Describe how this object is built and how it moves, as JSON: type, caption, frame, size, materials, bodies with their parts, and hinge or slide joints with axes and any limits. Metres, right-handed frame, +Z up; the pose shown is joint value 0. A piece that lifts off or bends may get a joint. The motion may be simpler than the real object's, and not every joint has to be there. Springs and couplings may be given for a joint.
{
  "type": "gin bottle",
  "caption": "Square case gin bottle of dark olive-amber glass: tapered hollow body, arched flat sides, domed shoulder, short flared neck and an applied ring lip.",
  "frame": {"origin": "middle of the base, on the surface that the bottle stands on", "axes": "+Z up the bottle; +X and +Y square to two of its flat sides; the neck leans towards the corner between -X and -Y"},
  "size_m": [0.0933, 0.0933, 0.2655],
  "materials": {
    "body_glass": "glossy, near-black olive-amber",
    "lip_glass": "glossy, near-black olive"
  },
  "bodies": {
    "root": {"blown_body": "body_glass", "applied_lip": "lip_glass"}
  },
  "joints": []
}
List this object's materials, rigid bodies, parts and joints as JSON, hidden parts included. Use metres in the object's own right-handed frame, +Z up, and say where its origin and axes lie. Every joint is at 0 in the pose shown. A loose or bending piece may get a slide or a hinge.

++++++++++

Written task: Send back each record exactly as it stands.

Right answer:
Describe how this object is built and how it moves, as JSON: type, caption, frame, size, materials, bodies with their parts, and hinge or slide joints with axes and any limits. Metres, right-handed frame, +Z up; the pose shown is joint value 0. A piece that lifts off or bends may get a joint. The motion may be simpler than the real object's, and not every joint has to be there. Springs and couplings may be given for a joint.
{
  "type": "gin bottle",
  "caption": "Square case gin bottle of dark olive-amber glass: tapered hollow body, arched flat sides, domed shoulder, short flared neck and an applied ring lip.",
  "frame": {"origin": "middle of the base, on the surface that the bottle stands on", "axes": "+Z up the bottle; +X and +Y square to two of its flat sides; the neck leans towards the corner between -X and -Y"},
  "size_m": [0.0933, 0.0933, 0.2655],
  "materials": {
    "body_glass": "glossy, near-black olive-amber",
    "lip_glass": "glossy, near-black olive"
  },
  "bodies": {
    "root": {"blown_body": "body_glass", "applied_lip": "lip_glass"}
  },
  "joints": []
}
List this object's materials, rigid bodies, parts and joints as JSON, hidden parts included. Use metres in the object's own right-handed frame, +Z up, and say where its origin and axes lie. Every joint is at 0 in the pose shown. A loose or bending piece may get a slide or a hinge.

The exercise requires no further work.